Section 39 of the Atlantic Accord provides the Government of Newfoundland and Labrador with an Equalization offset payment in addition to its direct revenues. According to Brian Mulroney, for the first four years the province would receive an amount equal to “90% of a year’s reduction in equalization payments. Beginning in the fifth year of production, this offset rate would be reduced by 10% for each subsequent year.”

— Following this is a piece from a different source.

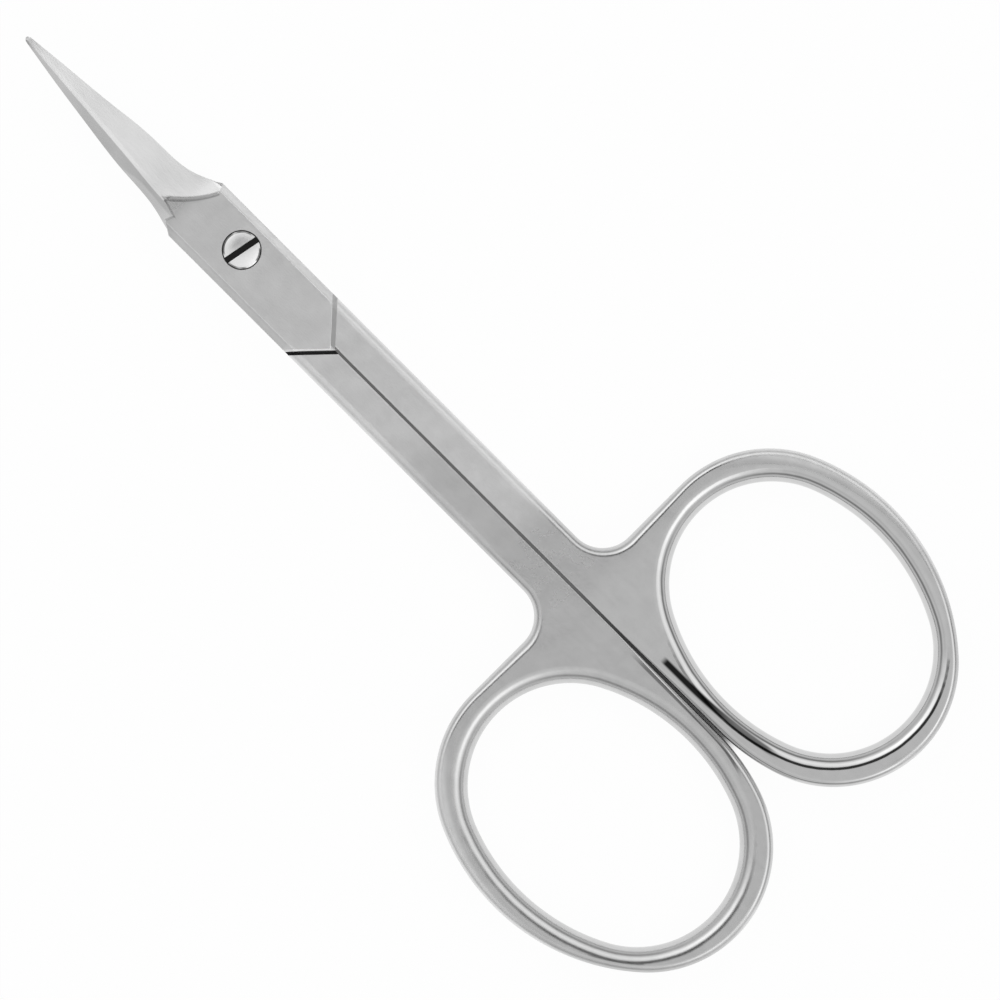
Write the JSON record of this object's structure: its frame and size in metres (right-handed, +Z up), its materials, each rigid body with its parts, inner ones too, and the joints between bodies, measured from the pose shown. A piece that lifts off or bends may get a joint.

The trigger for the offsets was production of a specific quantity of oil, irrespective of the price per barrel of oil or the overall economic impact of the production. The offset was triggered in 1999/2000 and will expire in 2011/2012. In 2003, the federal government transferred $178.0 million to the Government of Newfoundland and Labrador under this provision of the Accord. The total of royalties plus offsets was $301 million in revenue to the Government of Newfoundland and Labrador in 2003. Since the Premier has only discussed specific figures for royalties in public, total direct revenues may be higher. Indirect revenues have not been made public.